В те годы переехала из Вены в Прагу сестра Борна, баронесса Мария фон Шпехт; после недавней смерти мужа ее потянуло на родину, и, богатая, независимая, она собиралась провести остаток своих лет в столице Чехии и в путешествиях по югу, надеялась тем излечить свой недуг, ошибочно принимаемый за чахотку. Это была статная, весьма энергичная дама, с красивой гордой головой на широкой крепкой шее, черноволосая и черноглазая. Так как при ходьбе на нее часто нападал кашель и одышка, она ходила с тростью, на которую всегда можно было опереться; это была толстая палка с крючковатой ручкой, окованной серебром. Трость эта в крепких жилистых руках баронессы подчеркивала хмурую властность всего ее облика — при виде нее, высокой, прямой, опирающейся на серебряную рукоять трости, невольно возникало, может быть, ошибочное, но стойкое впечатление, что фрау фон Шпехт в гневе не задумается вытянуть по спине нерадивого слугу или горничную.
Живя в Праге, она регулярно являлась в салон своего брата и глубоким альтом, своего рода женским басом, просила чешской музыки, чешских песен, чешских оперных арий. «Я изголодалась по чешской музыке», — говорила она.
Борн немного стыдился явственного немецкого акцента сестры, но Гана принимала Марию с радостью — приставка «фон» придавала блеск салону.
Эта строгая, тяжеловесная барыня необычайно привязалась к своему племяннику Мише и настаивала, чтобы он всегда сидел и разговаривал с ней; она не могла натешиться его обществом. Миша, по ее желанию, вел с ней необыкновенно возвышенные разговоры об отечестве, о подлинности «Рукописей», о радостях труда, о своих планах на будущее, о красоте Праги, об обстановке в чешском университете, о Национальном театре, о грядущем расцвете и блестящем будущем чешской нации и еще о боге, непогрешимости папы и благотворности молитв.

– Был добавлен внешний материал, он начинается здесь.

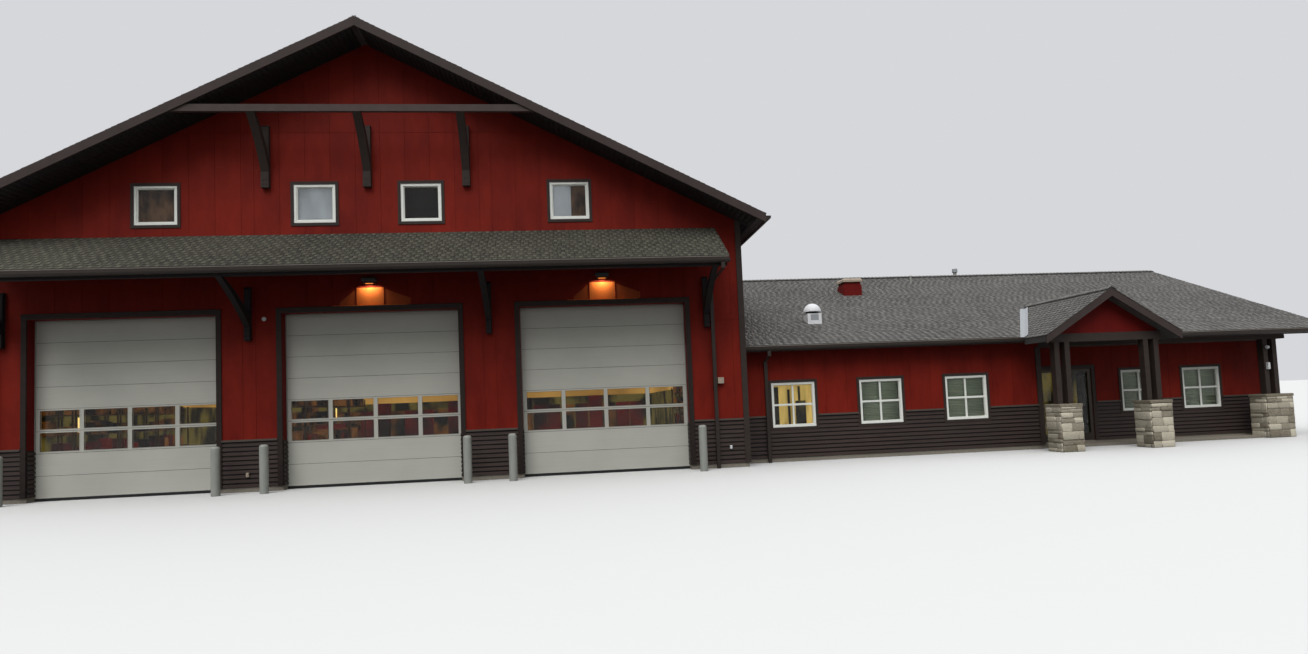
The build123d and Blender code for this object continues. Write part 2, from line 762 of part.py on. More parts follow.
# Wing roof
def wing_slope(edge):
    outline = [
        (wing_middle, wing_under(wing_middle)),
        (edge, wing_under(edge)),
        (edge, wing_top(edge)),
        (wing_middle, wing_top(wing_middle)),
    ]
    along_x(outline, wing_left, wing_right - BOARD)


with BuildPart() as wing_roof_front:
    wing_slope(wing_deck_front)
save(wing_roof_front, "wing_roof_front")

with BuildPart() as wing_roof_rear:
    wing_slope(wing_deck_back)
save(wing_roof_rear, "wing_roof_rear")


# Entry gable: two slopes that die into the wing's roof along valleys
def entry_slope(side):
    edge = ENTRY_CENTRE + side * ENTRY_HALF_WIDTH
    outline = [
        (ENTRY_CENTRE, entry_under(ENTRY_CENTRE)),
        (edge, entry_under(edge)),
        (edge, entry_top(edge)),
        (ENTRY_CENTRE, entry_top(ENTRY_CENTRE)),
    ]
    along_y(outline, ENTRY_FRONT + BOARD, wing_middle)
    behind = [
        (wing_gutter_front, wing_top(wing_gutter_front) - entry_ridge),
        (wing_gutter_front, wing_top(wing_gutter_front)),
        (wing_middle, wing_top(wing_middle)),
        (wing_middle, wing_top(wing_gutter_front) - entry_ridge),
    ]
    along_x(behind, entry_left, entry_right, mode=Mode.SUBTRACT)


with BuildPart() as entry_roof_left:
    entry_slope(-1)
save(entry_roof_left, "entry_roof_left")

with BuildPart() as entry_roof_right:
    entry_slope(1)
save(entry_roof_right, "entry_roof_right")


# Edges of all the roofs
def ridge_outline(middle, top, slope):
    drop = slope * RIDGE_CAP
    thick = RIDGE_CAP_THICK
    return [
        (middle - RIDGE_CAP, top - drop),
        (middle, top),
        (middle + RIDGE_CAP, top - drop),
        (middle + RIDGE_CAP, top - drop + thick),
        (middle, top + thick),
        (middle - RIDGE_CAP, top - drop + thick),
    ]


with BuildPart() as ridge_caps:
    along_y(ridge_outline(0, HALL_RIDGE, HALL_SLOPE), -HALL_OVERHANG, HALL_DEPTH + HALL_OVERHANG)
    along_x(ridge_outline(wing_middle, wing_top(wing_middle), WING_SLOPE), wing_left, wing_right)
save(ridge_caps, "ridge_caps")


def rake_outlines(left, middle, right, top):
    """The two boards under a gable's edge, cut plumb where they meet, as (across, up) points."""
    outlines = []
    for low, high in ((left, middle - JOINT / 2), (right, middle + JOINT / 2)):
        outlines.append([
            (low, top(low)),
            (high, top(high)),
            (high, top(high) - RAKE_HEIGHT),
            (low, top(low) - RAKE_HEIGHT),
        ])
    return outlines


with BuildPart() as rake_boards:
    for outline in rake_outlines(-deck_edge - BOARD, 0, deck_edge + BOARD, hall_top):
        along_y(outline, -HALL_OVERHANG, BOARD - HALL_OVERHANG)
        along_y(outline, HALL_DEPTH + HALL_OVERHANG - BOARD, HALL_DEPTH + HALL_OVERHANG)
    for outline in rake_outlines(wing_deck_front - BOARD, wing_middle, wing_deck_back + BOARD, wing_top):
        along_x(outline, wing_right - BOARD, wing_right)
    for outline in rake_outlines(entry_left, ENTRY_CENTRE, entry_right, entry_top):
        along_y(outline, ENTRY_FRONT, ENTRY_FRONT + BOARD)
    for side in (-1, 1):
        inner, outer = sorted((side * (pent_half_width - BOARD), side * pent_half_width))
        outline = [
            (0, pent_under(0) - BOARD),
            (0, pent_top(0)),
            (pent_gutter_back, pent_top(pent_gutter_back)),
            (pent_gutter_back, pent_under(pent_gutter_back) - BOARD),
        ]
        along_x(outline, inner, outer)
save(rake_boards, "rake_boards")


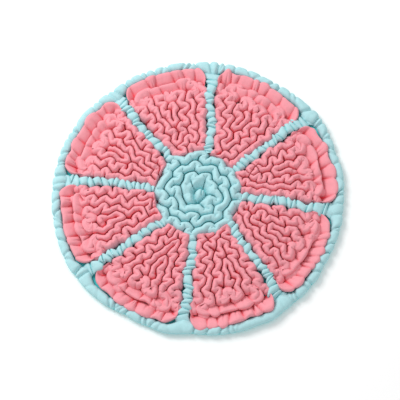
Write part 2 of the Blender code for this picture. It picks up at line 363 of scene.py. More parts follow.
def settle(lines, feet, kinds):
    strip = np.repeat(np.arange(len(lines)), [len(line) for line in lines])
    order = np.concatenate([np.arange(len(line)) for line in lines])
    points, foot = np.concatenate(lines), np.concatenate(feet)
    sizes = np.concatenate([gather_sizes(place, kind) for place, kind in zip(feet, kinds)])
    thick, full, reach, stiff = sizes[:, (2, 4, 5, 6)].T
    count = len(points)
    link = np.where(strip[1:] == strip[:-1])[0]
    middle = np.where(strip[2:] == strip[:-2])[0] + 1
    wide = np.where(strip[4:] == strip[:-4])[0] + 2
    length = np.linalg.norm(points[link + 1] - points[link], axis=1)
    still = np.array([kind == "spoke" for kind in kinds])[strip]
    held = points.copy()
    grown = np.ones(len(link))
    pressure = np.zeros(count)
    for turn in range(ROUNDS):
        if turn % PAIR_REFRESH == 0:
            a, b = close_pairs(points, PAIR_REACH).T
            apart = (strip[a] != strip[b]) | (np.abs(order[a] - order[b]) >= NEAR_ON_LINE)
            a, b = a[apart], b[apart]
        room = pressure[link] + pressure[link + 1] < FULL_PRESSURE
        grown *= 1 + GROWTH * (room & (grown < full[link]) & (turn < GROWTH_ROUNDS))
        for _ in range(LENGTH_PASSES):
            edge = points[link + 1] - points[link]
            now = np.linalg.norm(edge, axis=1) + 1e-12
            move = edge * ((now - length * grown) / now * LENGTH_PULL)[:, None]
            points += spread(link, move, count) - spread(link + 1, move, count)
        gap = points[b] - points[a]
        distance = np.linalg.norm(gap, axis=1) + 1e-9
        swollen = min(1.0, THINNEST + (1 - THINNEST) * turn / SWELL_ROUNDS)
        overlap = np.maximum(0, swollen * (thick[a] + thick[b]) / 2 - distance)
        pressure = (np.bincount(a, overlap, count) + np.bincount(b, overlap, count)) / (thick * swollen)
        move = gap * (overlap * PUSH / distance)[:, None]
        points += np.clip(spread(b, move, count) - spread(a, move, count), -WIDEST_PUSH, WIDEST_PUSH)
        sag = (points[middle - 1] + points[middle + 1]) / 2 - points[middle]
        points[middle] += sag * (stiff[middle] * SAG)[:, None]
        near, far = points[wide - 1] + points[wide + 1], points[wide - 2] + points[wide + 2]
        points[wide] += (4 * near - far - 6 * points[wide]) / 16 * stiff[wide][:, None]
        away = points - foot
        distance = np.linalg.norm(away, axis=1) + 1e-12
        points -= away * (np.maximum(0, distance - reach) / distance / 2 + FOOT_PULL)[:, None]
        points[still] = held[still]
    return [points[strip == number] for number in range(len(lines))]


folds = settle(lines, feet, kinds)

# %% [markdown]
# ## Stand the folds up
#
# Each strip stands between its foot on the base cloth and its fold at the top. Near the rim the
# rows lie outwards like shingles, so the top is moved out and down there, and a wave that swings
# out also hangs lower than one that swings in. The rosette's folds lean out a little and stand
# lower round its cup.

# %% Lean and height of the folds
BASE_TOP = 0.0033
FOLD_HEIGHT = 0.029
LEAN = 0.022
LEAN_RADII = (0.165, 0.180, 0.196, 0.215, 0.235)
LEAN_SHARES = (0.0, 0.08, 0.34, 0.86, 1.0)
CORNER_FROM_DEG = 11.0
CORNER_DEG = 8.0
CORNER_LEAN = 0.45
INNER_LEAN = 0.0050
INNER_LEAN_BLEND = 0.022
DROP = 0.011
TILT = 0.55
FLATTEN = 0.40
PUFF = 0.006
ROSETTE_RADII = (0.0085, 0.020, 0.029, 0.0495, 0.070)
ROSETTE_LEAN = (0.0, 0.003, 0.007, 0.006, 0.0075)
ROSETTE_TILT = 0.4
ROSETTE_TILT_FROM = 0.02
ROSETTE_TILT_BLEND = 0.01
ROSETTE_CUP_RADII = (0.0, 0.010, 0.022, 0.034, 0.050, 0.072)
ROSETTE_CUP_DROP = (0.0, -0.001, -0.005, -0.001, 0.0, -0.002)
SPOKE_END_RADIUS = 0.214
SPOKE_END_BLEND = 0.038
SPOKE_END_LEAN = 0.012
SPOKE_END_DROP = 0.010
HIGHEST_RISE = 0.004


def petal_axis(name):
    """The bearing of a petal's middle, in degrees."""
    number = int(name.split("_")[1])
    ends = spoke_ends(SPOKES[number - 1])[1] + spoke_ends(SPOKES[number % len(SPOKES)])[1]
    return math.degrees(math.atan2(ends[1], ends[0]))


def stand_up(fold, foot, name):
    """The lean and wave of a fold's tops, their heights, and how far the inner face puffs out."""
    radius = np.maximum(np.linalg.norm(foot, axis=1), 1e-6)
    outward = foot / radius[:, None]
    share, lean = np.zeros(len(fold)), np.zeros(len(fold))
    height = np.full(len(fold), FOLD_HEIGHT)
    if name.startswith("petal"):
        bearing = np.degrees(np.arctan2(foot[:, 1], foot[:, 0]))
        aside = np.abs((bearing - petal_axis(name) + 180) % 360 - 180)
        share = np.interp(radius, LEAN_RADII, LEAN_SHARES)
        lean = LEAN * share * (1 - CORNER_LEAN * smooth_step((aside - CORNER_FROM_DEG) / CORNER_DEG))
        lean = lean + INNER_LEAN * (1 - smooth_step((radius - PETAL_INNER_RADIUS) / INNER_LEAN_BLEND))
    elif name.startswith("spoke"):
        end = smooth_step((radius - SPOKE_END_RADIUS) / SPOKE_END_BLEND)
        lean = SPOKE_END_LEAN * end
        height = height - SPOKE_END_DROP * end
    else:
        lean = np.interp(radius, ROSETTE_RADII, ROSETTE_LEAN)
        height = height + np.interp(radius, ROSETTE_CUP_RADII, ROSETTE_CUP_DROP)
        share = ROSETTE_TILT * smooth_step((radius - ROSETTE_TILT_FROM) / ROSETTE_TILT_BLEND)
    swing = ((fold - foot) * outward).sum(axis=1)
    height = height - (DROP * share if name.startswith("petal") else 0) - TILT * share * swing
    shift = outward * lean[:, None]
    wave = fold - foot - outward * (swing * FLATTEN * share)[:, None]
    return shift, wave, np.minimum(height, FOLD_HEIGHT + HIGHEST_RISE), -outward * (PUFF * share)[:, None]


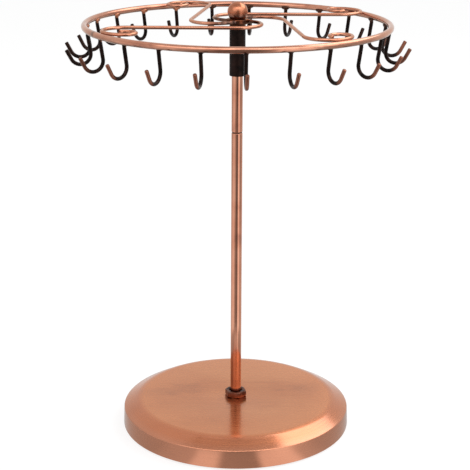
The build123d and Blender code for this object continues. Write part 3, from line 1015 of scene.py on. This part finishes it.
def room_strip(name, profile, levels):
    """A strip of the room all round the stand, lighter and darker by its direction."""
    paint, tree, main = glowing(name, ROOM_PEAK)
    place = axes(tree)
    direction = arithmetic(tree, "ARCTAN2", place["X"], product(tree, place["Y"], -1.0))
    stops = [((angle + 180) / 360, (level / ROOM_PEAK,) * 3) for angle, level in levels]
    shade = ramp(tree, span(tree, direction, -pi, pi, 0.0, 1.0), *stops)
    shade.node.color_ramp.interpolation = "EASE"
    feed(tree, main, {"Emission Color": shade})
    only_mirrored(name, spun(profile, STRIP_STEPS), paint)


def mirrored_card(name, azimuth, elevation, distance, size, level):
    """A flat white card aimed at the middle of the stand."""
    bm = bmesh.new()
    bmesh.ops.create_grid(bm, x_segments=1, y_segments=1, size=0.5)
    bmesh.ops.scale(bm, verts=bm.verts, vec=(*size, 1))
    card = only_mirrored(name, bm, glowing(name, level)[0])
    aimed(card, azimuth, elevation, distance)


room_strip("foot_floor", FOOT_FLOOR, FOOT_LEVELS)
room_strip("near_floor", NEAR_FLOOR, NEAR_LEVELS)
room_strip("far_floor", FAR_FLOOR, FAR_LEVELS)
room_strip("low_wall", LOW_WALL, LOW_WALL_LEVELS)
room_strip("high_wall", HIGH_WALL, HIGH_WALL_LEVELS)
room_strip("light_band", LIGHT_BAND, LIGHT_BAND_LEVELS)
soft_lamp("lamp_left", azimuth=-32, elevation=38, distance=1.7, size=(1.6, 1.1), power=4.5)
soft_lamp("lamp_right", azimuth=48, elevation=38, distance=1.7, size=(1.8, 1.2), power=6.5)
soft_lamp("lamp_side", azimuth=118, elevation=48, distance=1.8, size=(1.5, 1.1), power=11)
mirrored_card("card_above", azimuth=0, elevation=84, distance=2.0, size=(2.6, 1.5), level=0.65)

camera_data = bpy.data.cameras.new("camera")
camera_data.sensor_width = SENSOR
camera_data.lens = SENSOR * FOCAL_PIXELS / PICTURE_PIXELS
camera_data.shift_x = -CENTRE_SHIFT / PICTURE_PIXELS
camera = placed("camera", camera_data)
camera.location = (0, -CAMERA_DISTANCE, ring_height + CAMERA_RISE)
tilt = Matrix.Rotation(radians(90 - CAMERA_TILT), 4, "X")
tilt = tilt @ Matrix.Rotation(radians(CAMERA_ROLL), 4, "Z")
camera.rotation_euler = tilt.to_euler()
bpy.context.scene.camera = camera
bpy.context.scene.view_settings.view_transform = "Standard"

— Я всегда, всегда молилась только по-чешски, — призналась ему однажды тетка, вперяя в него строгий взгляд своих огненных черных очей. — Язык чешский я постепенно забывала, а молитвы — молитвы никогда!
— И правильно, очень правильно, тетушка, — поддакнул Миша. — С людьми можно говорить хоть по-татарски, а с богом — только речью своего сердца.
Тетушка засмеялась.
— Ты остроумный мальчик, Михальхен, умный, красивый и остроумный. Как это ты сказал? Повтори-ка… С людьми можно… как там дальше?
Миша повторил свое изречение, и она опять смеялась, пока на нее не напал удушливый кашель.
Как ни странно, симпатия тетки Марии к Мише не была односторонней, он тоже полюбил эту чернобровую командиршу, охотно сиживал с ней и патриотствовал вовсю, так что Бетуша даже начала ревновать. Чем мучительнее делалось нравственное похмелье Миши, тем более благонравные речи вел он с тетей Марией; чем более отдалялся от него Кизель, чем больше в бывшем наставнике проглядывал полицейский, тем горячее восхвалял Миша родину в беседах с баронессой. При этом его часто охватывало острое желание, чтобы все, что он говорит наивной тете, могло быть и было бы правдой, чтоб все, в чем он уверяет ее, обманывая и дурача, могло быть и было бы искренними словами… Но поздно, — Кизель крепко держал и не выпускал его. То, на что он однажды только намекнул, — а именно, что мог бы, при желании, погубить Мишу, открыв его тайную деятельность, — он говорил теперь прямо: кто нанялся, должен служить.
И Миша служил.
Поздней весной 1887 года госпожа фон Шпехт собиралась на юг, в Италию, к озеру Гарда, но не уехала, потому что болезнь обострилась и приковала ее к постели. Здоровье ее катастрофически ухудшалось; в то же время стремительно ухудшались и Мишины дела.
6
Однажды Ян Складал изрек в кофейне Унгера нечто столь крамольное, что даже его ко всему привычных коллег бросило в дрожь. Старочехи и младочехи, заявил он, так прочно засели в раковине своего патриотизма, что им никогда из нее не выкарабкаться; потому-то они, например, так яростно противятся идеям современного социализма, что социализм, будучи интернациональным по природе, никак не умещается в их узкий кругозор, ограниченный шорами чешского национализма.